Even so, it seems like this book should offer some intriguing hints into the analytic side of Langlands, especially given it's emphasis on connecting analysis and geometry.
https://old.maa.org/press/maa-reviews/squigonometry-the-study-of-imperfect-circles
@johncarlosbaez "the arithmetic-geometric mean of 1 and √2 is the ratio π/ϖ" math is so cool
@f4grx - Yeah! And Gauss was amazing!
@johncarlosbaez @f4grx I only know that arithmo-geometric mean can be used to compute pi, and ϖ plays a role.

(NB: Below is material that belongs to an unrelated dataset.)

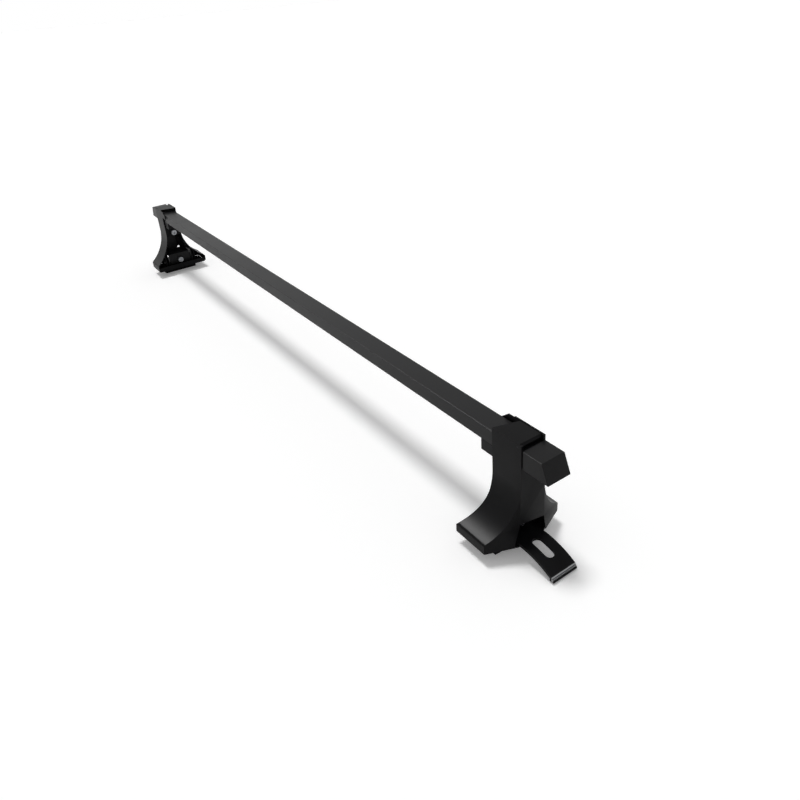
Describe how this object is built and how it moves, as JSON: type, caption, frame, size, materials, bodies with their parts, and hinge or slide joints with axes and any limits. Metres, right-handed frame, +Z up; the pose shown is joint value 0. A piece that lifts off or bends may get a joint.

@johncarlosbaez As someone who's really into math but suffers from poor attention span due to Brain Problems, I appreciate the pop math fluff for helping ease into a topic. This is so cool, thanks for posting about it
@november - thanks! Believe me, even supposedly good mathematicians like myself find math easier to understand with a bit of an "on ramp" to help us ease into it. I'm glad you enjoyed this.
@johncarlosbaez "the arithmetic-geometric mean of 1 and √2 is the ratio π/ϖ"
I was wondering if I could dispense with square roots by replacing the geometric mean with its harmonic counterpart. Turns out convergence is a bit slow, but it works out beautifully.
@johncarlosbaez Thanks for reminding me to get back on with a little project of mine, https://observablehq.com/@liuyao12/real-numbers-with-bigint , which lets you compute digits in your browser. Not there yet to do the AGM algorithm, but it occurs to me that you can design a whole course on calculus just on the various ways to compute pi. (I'm never a fan of the pop math side of it, but apart from the digits, pi is indeed awesome.)
@liuyao - here's a way to compute pi using AGM - not the most practical, but conceptually simple:
@johncarlosbaez yes, I remember your posting about it on the other site.